O primeiro livro é o O que faz o egoísmo, que não é bem um livro. É um cordel ilustrado, saiu em dois idiomas, português e espanhol, e foi aprovado para literatura infantil em escolas. Eu achei bom. Esse sonho de fazer um livro é acalentado desde rapazinho novo. Meu pai dizia que um homem tem que fazer três coisas: constituir uma família, plantar uma árvore e escrever um livro. Quando ele falou isso, eu disse: “Eu vou fazer essas três aí”. Ele riu e disse: “Será que faz mesmo?”. Eu disse: “Eu vou batalhar”. Ele não viu meu livro, mas viu as outras coisas. A árvore eu plantei por onde passei. E família eu constituí logo uma grande. Cumpri a promessa que fiz a meu pai. E a aceitação do livro foi boa.

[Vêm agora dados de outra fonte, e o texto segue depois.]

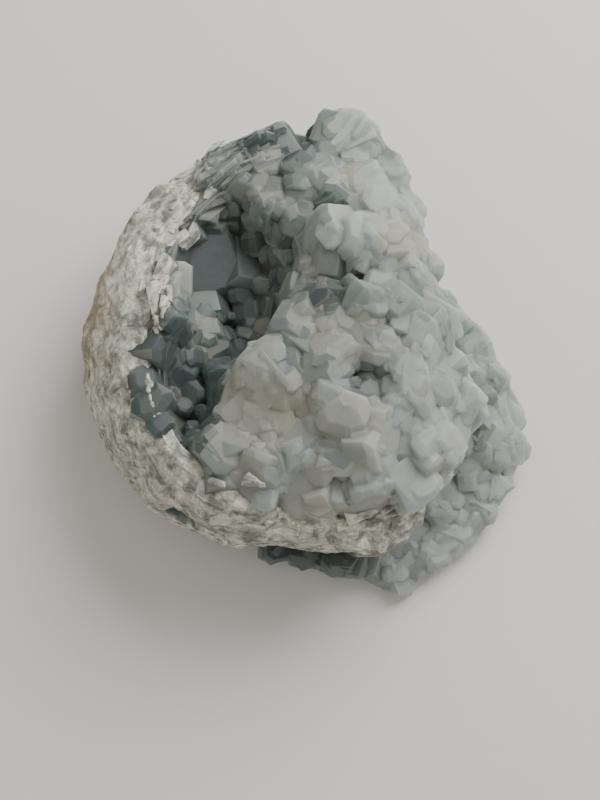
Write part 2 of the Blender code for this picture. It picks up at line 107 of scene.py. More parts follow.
# Listed crystals of the CAD crust whose faces stay free of growth: centre, reach
CLEAN_FACES = (
    ((-25.4, 19.9, 36.5), 13.0),
    ((-5.0, 51.5, 45.0), 8.5),
    ((6.5, 29.5, 54.0), 4.5),
    ((6.0, 16.0, 54.0), 6.0),
    ((-21.8, -15.6, 40.0), 4.5),
)

# Where grown crystals are smaller: place, reach, share by which they are
FINE_AREAS = (
    ((-18.0, 12.0, 38.0), 18.0, 0.22),
    ((-27.0, -17.0, 42.0), 13.0, 0.25),
    ((-9.0, 30.0, 40.0), 12.0, 0.25),
    ((4.0, -52.0, 8.0), 18.0, 0.35),
    ((48.0, -30.0, 10.0), 18.0, 0.25),
)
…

Como o senhor vê o futuro da poesia e do cordel no Cariri?
Eu vejo que aonde for o futuro a poesia vai junto. O Cariri está muito bem servido, aqui é um celeiro de poetas. Crato, Juazeiro, Barbalha. São muitos poetas e poetisas, e a gente fica muito feliz por isso, fica até orgulhoso. Eu acho que o Cariri já parece com poesia. É uma região rica de cultura, de gente boa, acolhedora. Sou cidadão cratense. E está bom. Recomendo que quem não tenha onde morar venha morar no Crato, venha morar no Cariri.

Como é seu processo de escrever? Como se inspira?
A poesia é uma coisa muito fina e requer um cuidado danado do poeta. Eu, quando vou escrever, gosto de me recolher em um lugar silencioso, só eu, Deus e a poesia. Requer que o poeta escolha a hora adequada, o lugar certo, porque uma poesia é uma construção.

E onde mora a poesia para o senhor?
A poesia, para o poeta, mora em todos os lugares, até nos cantos em que você acha que não tem; se o poeta passar perto, ele acha lá. No meu poema, eu falo que a poesia não mora só nos cantos requintados, mora nos refúgios pelos quais o poeta passa. Eu digo: “Lá na montanha deserta, no mais estranho cascalho que não recebe a oferta da chuva nem do orvalho, só o forte furacão soprando a erosão, que não produz, que não cria árvores, flores, frutos, nada, pois é ali a morada da poesia”.